One of the more recent additions is Anna Richter Taylor of Gallatin Public Affairs, who has been introducing the private equity group Privateer to journalists. Privateer has not yet hired anyone to lobby on its behalf, according to the Oregon Government Ethics Commission where clients and lobbyists file disclosures.

Richter Taylor worked from 2004 to 2011 as a senior adviser and communications director for Gov. Ted Kulongoski, a Democrat. Privateer invests in legal marijuana businesses, and does not want Oregon to prohibit out-of-state investors as Washington and Colorado have done. Oregon Capital Insider reported in February there were nearly a dozen marijuana industry lobbyists working in Salem. This week, one pot industry insider estimated there are closer to 20 lobbyists now representing cannabis interest groups and individual businesses.

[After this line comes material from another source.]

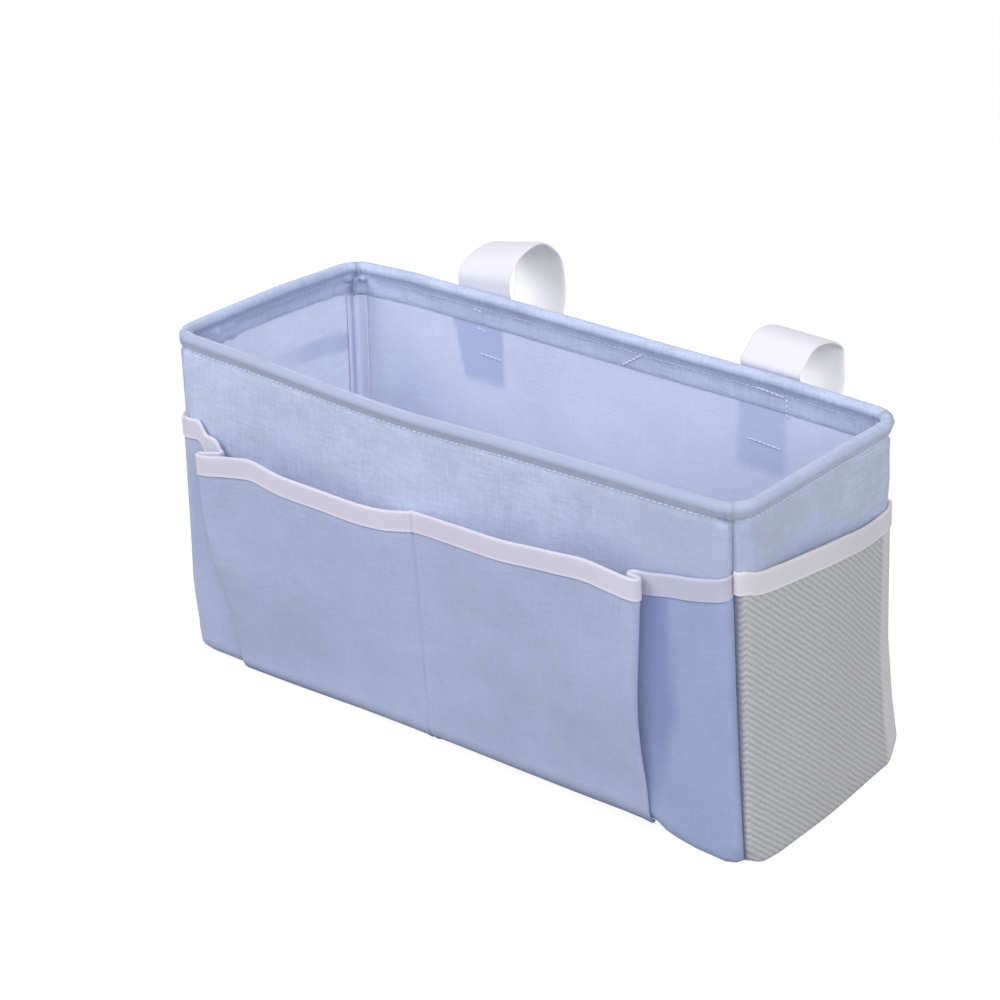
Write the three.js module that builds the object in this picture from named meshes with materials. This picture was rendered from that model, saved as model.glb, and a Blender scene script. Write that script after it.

• When a key deadline passed last week April 21, about half the 2,753 measures introduced in the 2015 session did not make it out of House or Senate committees, and are dead.

According to statistics compiled by the Legislature, about 1,000 measures remained in House committees and 700 in Senate committees by the deadline.

Although those totals amount to more than half of the measures introduced, Committee Services explains that some bills are still listed as “in committee” until the House chief clerk or Senate secretary has received them and scheduled them for action by the full chamber.

However, those totals have been reduced by the number of bills remaining in the revenue and rules committees, which are not subject to the April 21 deadline for committee action.

Totals also exclude bills in the hands of Senate-House committees, such as the joint budget panel and others, which also are not subject to the deadline.

The vast majority of measures are bills, but the totals include resolutions and memorials, the latter urging action by Congress, the president or federal agencies.

The governor has signed 13 of the 14 Senate bills, and 30 of the 32 House bills, that have cleared both chambers so far this session. That pace will accelerate in the next two months.